The former AG argued that the developers, Barnett’s Extell Development and Carlyle Realty Partners, operating as CRP/Extell, missed a key deadline to challenge the April 9, 2010 ruling, in which Cuomo ordered them to refund deposits to 41 buyers at the 80 Riverside Boulevard building.

CRP/Extell filed the so-called Article 78 lawsuit in October, after attempting to overturn the ruling in federal court. After failing to get a federal district judge to block the release of the funds, a three judge panel on the U.S. Circuit Court of Appeals rejected the CRP/Extell case, saying it was unlikely to win on the merits.

The developers argued that the federal judges told them repeatedly that the proper forum to challenge the Cuomo ruling was in state court, and state Judge Anil Singh agreed that the developers had the right to still litigate the Rushmore case on the merits.

“Clearly [federal district] Judge Daniels intended for petitioner to pursue its Article 78 claim in state court,” Singh wrote in his opinion. “If the attorney general’s argument is to be accepted, petitioner will not get a determination on the merits.”

The case involved whether CRP/Extell fell behind schedule and missed a Sept. 1, 2008 deadline to close its first apartment sale. The developer says that the proper closing date was Sept. 1, 2009, and a single-digit typo should be excused.
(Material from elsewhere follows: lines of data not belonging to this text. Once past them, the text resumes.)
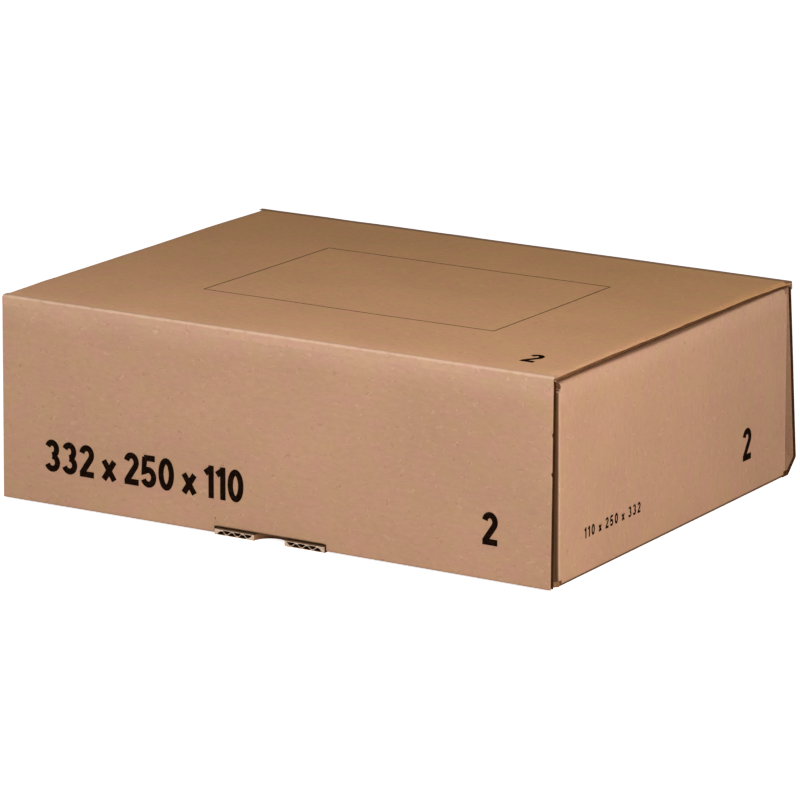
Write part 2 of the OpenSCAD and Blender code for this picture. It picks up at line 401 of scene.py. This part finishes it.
def sheet_wear(p):
    """How rubbed a hinged panel is on its folds and along its side edges."""
    return max(fold_wear(p), rim_wear(p))


def fold_line(p):
    """Distance from the crest of the nearer hinged fold."""
    ways = []
    for fold, heads in ((FRONT_FOLD, FRONT_HEADS), (REAR_FOLD, REAR_HEADS)):
        crest = Vector((0, *fold)) + unit((heads[0] + heads[1]) / 2 - 90) * crest_reach(heads)
        ways.append(math.hypot(p.y - crest.y, p.z - crest.z))
    return min(ways)


def soil(p):
    """How soiled the paper is: along the lowest edges, on the ears, and at two folds."""
    low = (FRONT_SOIL if p.y < FRONT_FOLD[0] else 1) * (1 - smooth_step(*SOIL_Z, p.z))
    ear = 0
    if abs(p.x) > WALL_X and p.z < WALL_TOP and p.y > FRONT_FOLD[0]:
        ear = EAR_SOIL * smooth_step(*EAR_SOIL_Y, -p.y)
    rear = 0
    if p.z > REAR_SOIL_FOOT:
        rear = REAR_SOIL * smooth_step(*REAR_SOIL_Y, p.y)
    tongue = 0
    if abs(p.x) < TONGUE_SOIL_HALF and p.y < TONGUE_FRONT:
        tongue = 1 - smooth_step(*TONGUE_SOIL_Z, p.z)
    return max(low, ear, rear, tongue)


# Shader helpers

def add_node(tree, kind, inputs=None, **settings):
    """A shader node with its settings and its inputs, linked or set."""
    made = tree.nodes.new(kind)
    for key, value in settings.items():
        setattr(made, key, value)
    for key, value in (inputs or {}).items():
        if isinstance(value, bpy.types.NodeSocket):
            tree.links.new(value, made.inputs[key])
        else:
            made.inputs[key].default_value = value
    return made


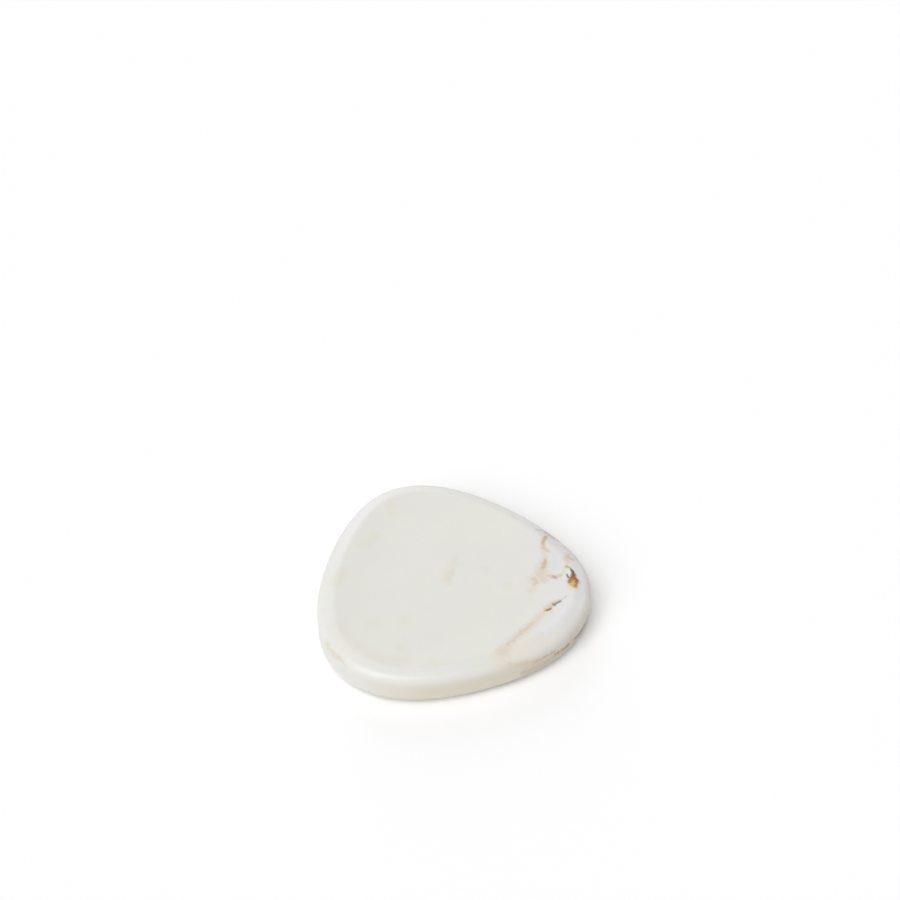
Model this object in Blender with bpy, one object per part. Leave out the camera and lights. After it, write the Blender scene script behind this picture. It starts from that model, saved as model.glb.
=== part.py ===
"""A pebble-shaped marble tray: one slab of stone with a shallow dish in its top, on four clear bumper feet.

Metres, +Z up. The tray's length runs along X and its width along Y. The origin is on the table,
under the middle of the tray.
"""

import math

import bmesh
import bpy

# The stone's overall sizes
LENGTH = 0.137
WIDTH = 0.132
THICKNESS = 0.019

# The stone's soft lower edge
BASE_RADIUS = 0.005

# The rim: its rounded outer edge, the length and slope of the straight above that, and its broad crest
RIM_RADIUS = 0.005
RIM_RUN = 0.003
RIM_SLOPE = math.radians(17)
CREST_RADIUS = 0.008

# The dish: how far its flat floor lies below the rim, how steeply it falls there, and the wide curve
# that eases the slope into the floor
DISH_DEPTH = 0.001
DISH_SLOPE = math.radians(4)
DISH_FILLET = 0.15

# The outline's control points, anticlockwise from the narrow end, as shares of the length and the width
OUTLINE_SHARES = (
    (0.566, 0.077),
    (0.109, 0.484),
    (-0.278, 0.541),
    (-0.476, 0.189),
    (-0.54, -0.308),
    (-0.236, -0.562),
    (0.238, -0.421),
    (0.455, -0.255),
)
OUTLINE_ORDER = 4
OUTLINE_STEPS = 12

# The feet: round bumpers that narrow a little towards the table
FOOT_RADIUS = 0.004
FOOT_HEIGHT = 0.0012
FOOT_TAPER = 0.0003
FOOT_EDGE = 0.0003
FOOT_STEPS = 32

# The film of glue between a foot and the stone
GLUE_GAP = 0.0003

# Where each foot's centre is, as shares of the length and the width
FOOT_PLACE_SHARES = {
    "foot_front_left": (-0.27, -0.25),
    "foot_front_right": (0.18, -0.22),
    "foot_back_right": (0.24, 0.12),
    "foot_back_left": (-0.2, 0.25),
}

# How many faces make up each rounding
BASE_FACES = 6
RIM_FACES = 7
OUTER_CREST_FACES = 3
INNER_CREST_FACES = 1
FILLET_FACES = 4
FOOT_EDGE_FACES = 3

SQUARE = math.radians(90)
SHARP_ANGLE = math.radians(40)


def clear_scene():
    for obj in list(bpy.data.objects):
        bpy.data.objects.remove(obj, do_unlink=True)


def make_material(name, color, roughness, ior, transmission=0.0):
    material = bpy.data.materials.new(name)
    material.use_nodes = True
    shader = material.node_tree.nodes["Principled BSDF"]
    shader.inputs["Base Color"].default_value = color
    shader.inputs["Roughness"].default_value = roughness
    shader.inputs["Metallic"].default_value = 0.0
    shader.inputs["IOR"].default_value = ior
    shader.inputs["Transmission Weight"].default_value = transmission
    return material


def marble_material():
    return make_material("marble", (0.79, 0.78, 0.73, 1.0), roughness=0.4, ior=1.5)


def silicone_material():
    return make_material("clear_silicone", (0.9, 0.9, 0.88, 1.0), roughness=0.3, ior=1.41, transmission=0.8)


def outline_loop():
    """The plan of the stone at its widest, as a closed loop of edges in the plane z = 0."""
    curve = bpy.data.curves.new("outline", "CURVE")
    curve.dimensions = "2D"
    curve.fill_mode = "NONE"
    curve.resolution_u = OUTLINE_STEPS
    spline = curve.splines.new("NURBS")
    spline.points.add(len(OUTLINE_SHARES) - 1)
    for point, (length_share, width_share) in zip(spline.points, OUTLINE_SHARES):
        point.co = (length_share * LENGTH, width_share * WIDTH, 0, 1)
    spline.order_u = OUTLINE_ORDER
    spline.use_cyclic_u = True
    guide = bpy.data.objects.new("outline", curve)
    mesh = bpy.data.meshes.new_from_object(guide)
    bpy.data.objects.remove(guide)
    bpy.data.curves.remove(curve)
    return mesh


def fit_plan(bm):
    """Moves and scales the loop so that it is exactly as long and as wide as the stone, about the origin."""
    for axis, size in ((0, LENGTH), (1, WIDTH)):
        places = [vert.co[axis] for vert in bm.verts]
        middle = (min(places) + max(places)) / 2
        scale = size / (max(places) - min(places))
        for vert in bm.verts:
            vert.co[axis] = (vert.co[axis] - middle) * scale


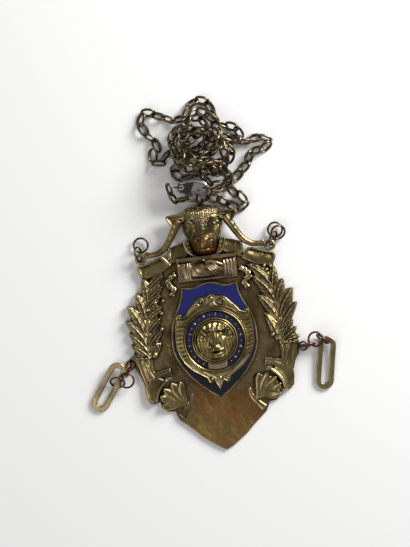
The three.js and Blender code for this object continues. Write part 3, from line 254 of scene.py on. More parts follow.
# Rings by the node that each one stands for: which eyelet, offset from it, height, lean and turn
UPPER_LEFT, UPPER_RIGHT = (-HORN_EYELET[0], HORN_EYELET[1]), HORN_EYELET
LOWER_LEFT, LOWER_RIGHT = (-LOWER_EYELET[0], LOWER_EYELET[1]), LOWER_EYELET
RINGS = {
    "upper_left_ring_1": (UPPER_LEFT, -0.6, 2.35, 3.33, 64, 97.5),
    "upper_left_ring_2": (UPPER_LEFT, 0.75, 6.2, 1.87, 6.5, 10),
    "upper_right_ring_1": (UPPER_RIGHT, 1.65, 2.8, 3.42, 67, 61.5),
    "upper_right_ring_2": (UPPER_RIGHT, 3.05, 6.55, 2.03, 3.5, -10),
    "upper_right_ring_3": (UPPER_RIGHT, 4.2, 5.2, 3.3, 29, 30),
    "lower_left_ring_1": (LOWER_LEFT, -0.9, -1.86, 3.63, 84, 69),
    "lower_left_ring_2": (LOWER_LEFT, -2.34, -6.59, 3.85, 7, 4),
    "lower_left_ring_3": (LOWER_LEFT, -6.6, -6.97, 2.82, 47, -17),
    "lower_right_ring_1": (LOWER_RIGHT, 2.05, 0.39, 3.62, 82, 2),
    "lower_right_ring_2": (LOWER_RIGHT, 5.72, 2.53, 4.6, 5, 16),
    "lower_right_ring_3": (LOWER_RIGHT, 8.89, 2.2, 3.73, 79, -43),
}

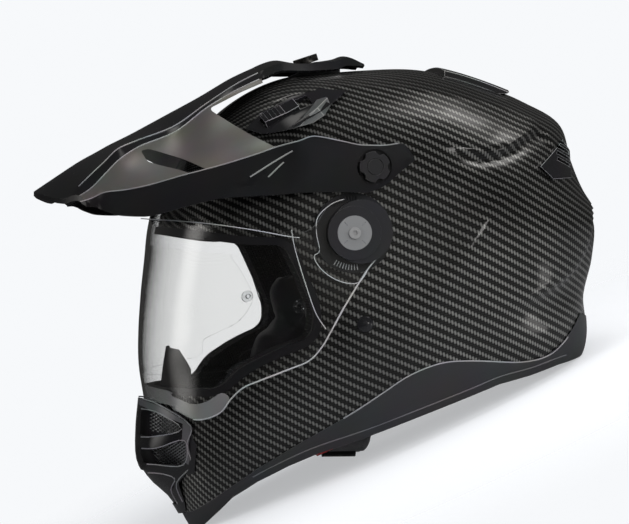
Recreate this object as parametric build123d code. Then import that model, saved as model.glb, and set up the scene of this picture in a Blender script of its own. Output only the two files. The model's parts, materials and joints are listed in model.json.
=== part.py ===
from build123d import *
import math
import os

# Dual sport helmet with a clear face shield, a peak and a carbon fibre shell.
# The shapes are drawn in a head frame: its origin is midway between the two
# shield pivots, X runs to the back of the head, the left side is at minus Y
# and Z is up. At the end every piece is turned into the standing frame, in
# which the helmet rests on its chin and the back of its rim, with the origin
# at the middle of the underside of its bounding box.
# A name that ends in share or shares is a part of a named size.

# Driving dimensions in millimetres
form_radius = 100.0
shell_half_width = 120.0
pole_radius = 24.0
shell_wall = 3.2
overrun = 40.0
body_gap = 0.4
running_fit = 0.05
sliver_share = 0.005

# Shell form: angle up from the front in degrees, radius share, fullness
SHELL_SHARES = [
    (-70, 2.19, 1.8), (-64.5, 2.09, 1.76), (-59, 1.95, 1.74), (-52, 1.83, 1.68), (-46, 1.66, 1.66),
    (-42, 1.545, 1.7),
    (-37, 1.41, 1.77), (-28, 1.265, 1.9), (-15, 1.145, 2.05), (0, 1.08, 2.15), (15, 1.052, 2.2),
    (35, 1.035, 2.25), (55, 1.033, 2.3), (75, 1.04, 2.3), (90, 1.038, 2.3), (105, 1.098, 2.3),
    (120, 1.228, 2.3), (135, 1.387, 2.3), (147, 1.575, 2.3), (155.5, 1.715, 2.35), (164, 1.695, 2.35),
    (171, 1.72, 2.4), (178, 1.815, 2.4), (186, 1.785, 2.4), (194, 1.768, 2.4), (200, 1.85, 2.4),
    (205, 1.895, 2.4), (213, 1.86, 2.4), (228, 1.78, 2.4), (248, 1.78, 2.35), (268, 1.94, 2.2),
    (280, 2.11, 1.95),
]

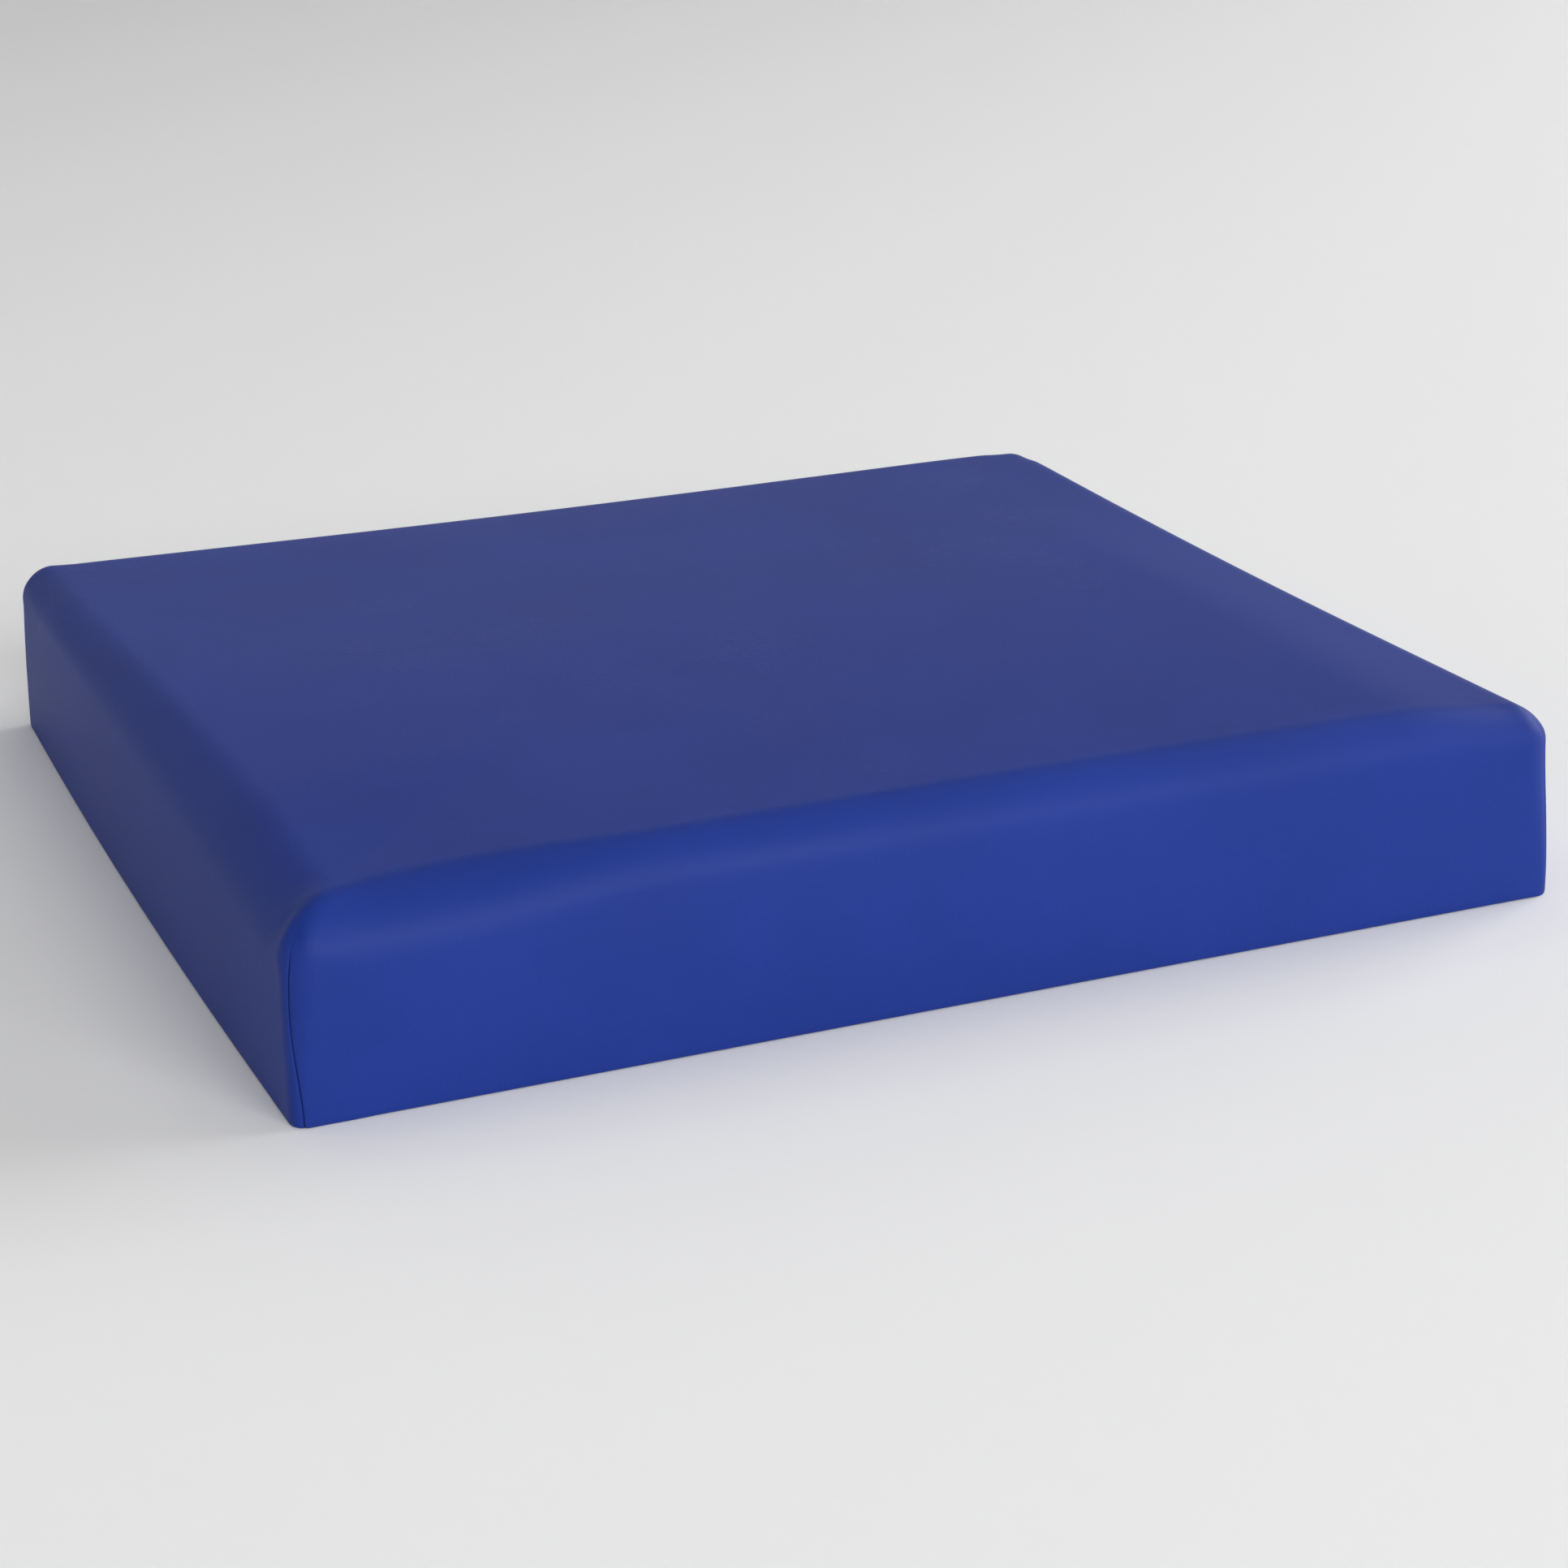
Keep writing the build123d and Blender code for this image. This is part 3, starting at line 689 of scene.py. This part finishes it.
def make_dots(material):
    """Low rubber domes in staggered rows under the base sheet."""
    reach_x, reach_y = HALF_X - DOT_MARGIN, HALF_Y - DOT_MARGIN
    step_y = DOT_PITCH * math.sqrt(3) / 2
    rows = int(2 * reach_y / step_y)
    sides = DOT_SIDES
    turn = np.arange(sides) * 2 * math.pi / sides
    circle = np.column_stack([np.cos(turn), np.sin(turn)])
    levels = [(1.0, 0.0), (0.82, 0.6), (0.45, 0.95)]
    vertices, faces = [], []
    for row in range(rows + 1):
        y = (row - rows / 2) * step_y
        columns = int(2 * reach_x / DOT_PITCH) - row % 2
        for column in range(columns + 1):
            x = (column - columns / 2) * DOT_PITCH
            start = len(vertices)
            for width, depth in levels:
                for cx, cy in circle * DOT_RADIUS * width:
                    vertices.append((x + cx, y + cy, BASE_LIFT * (1 - depth) + 0.02 * MM * (depth == 0)))
            vertices.append((x, y, 0))
            for level in range(len(levels) - 1):
                for k in range(sides):
                    a, b = start + level * sides + k, start + level * sides + (k + 1) % sides
                    faces.append((a, a + sides, b + sides, b))
            last = start + (len(levels) - 1) * sides
            faces += [(last + k, len(vertices) - 1, last + (k + 1) % sides) for k in range(sides)]
            faces.append(tuple(start + k for k in range(sides)))
    flat = np.array(vertices)
    placed = shaped(flat)
    placed[:, 2] = flat[:, 2]
    return make_mesh("base_grip_dots", placed, faces, [material])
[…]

Buyers at the building and the AG raised doubts about whether there ever was a typo, and said anyway, the offering plan was unilaterally drafted and CRP/Extell had three years to fix the date.

Lawyers from the buyers, surprisingly, welcomed the ruling, stating this will allow the judge to make a final ruling on the merits of the case.

“We find it a positive development, so the court can move more quickly in resolving this case in favor of the purchasers, by upholding the AG’s determination,” said Richard Cohen, attorney for 33 of the buyers.

Lawrence Weiner, who represented three buyers at the Rushmore, said he was “eager for the court to now address the merits of the AG’s determination in favor of the purchasers.”

A spokesperson for AG Eric Schneiderman, who was voted in to succeed Cuomo, had no comment, but sources familiar with the case said they expected the AG to “vigorously” defend its claim.

Carlyle had no comment. CRP/Extell officials did not have a copy of the ruling and were not immediately available for comment.